Sullivan didn’t have an answer, she testified.

Yovanovitch said her ouster sets a dangerous global precedent. “When other countries, other actors … see that private interests, foreign interests can come together and get a U.S. ambassador removed, what’s going to stop them from doing that in the future in other countries?” 

Trump’s crusade against Yovanovitch wasn’t limited to derailing her career. The president told his Ukrainian counterpart Volodymyr Zelensky that Yovanovitch was a bad ambassador and that “she’s going to go through some things,” according to a White House transcript of a July 25 phone call. During that same call, Trump praised Lutsenko, the prosecutor-general who helped spread false information about Yovanovitch and who was dismissed by Ukraine’s parliament the following month. 

Yovanovitch first learned about Trump bad-mouthing her to another foreign leader when the White House released the call transcript in September. It felt like a vague threat from the president, she said on Friday. 

Trump, whose spokesperson said the president didn’t plan on watching Yovanovtich’s testimony, continued attacking the former ambassador as she testified. “She started off in Somalia, how did that go?” he tweeted during the hearing. 

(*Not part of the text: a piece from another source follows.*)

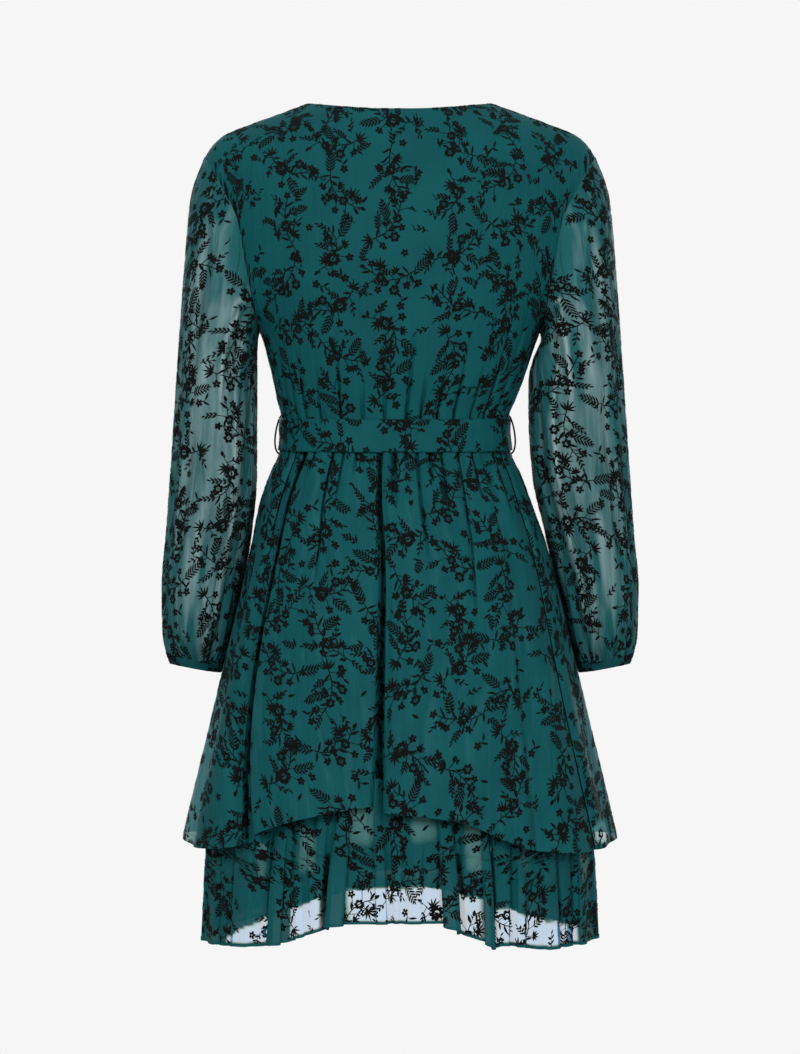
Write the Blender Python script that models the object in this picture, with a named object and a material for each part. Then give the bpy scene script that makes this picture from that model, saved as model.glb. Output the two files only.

Asked by Schiff if Trump’s real-time attacks would influence other witnesses’ willingness to testify in the impeachment inquiry, Yovanovitch responded, “I can’t speak to what the president is trying to do, but I think the effect is to be intimidating.” 

Trump denied his tweet constituted witness intimidation. “I have the right to speak, I have freedom of speech, just as other people do,” he said.

Fox News ’ Bret Baier, typically a reliable Trump ally, appeared to disagree

“The whole hearing turned on a dime when Trump tweeted about her,” Baier said. Trump’s tweet allowed Schiff to characterize the president’s behavior as witness intimidation or witness tampering, Baier continued. “Adding essentially an article of impeachment [in] real time as this hearing is going on.”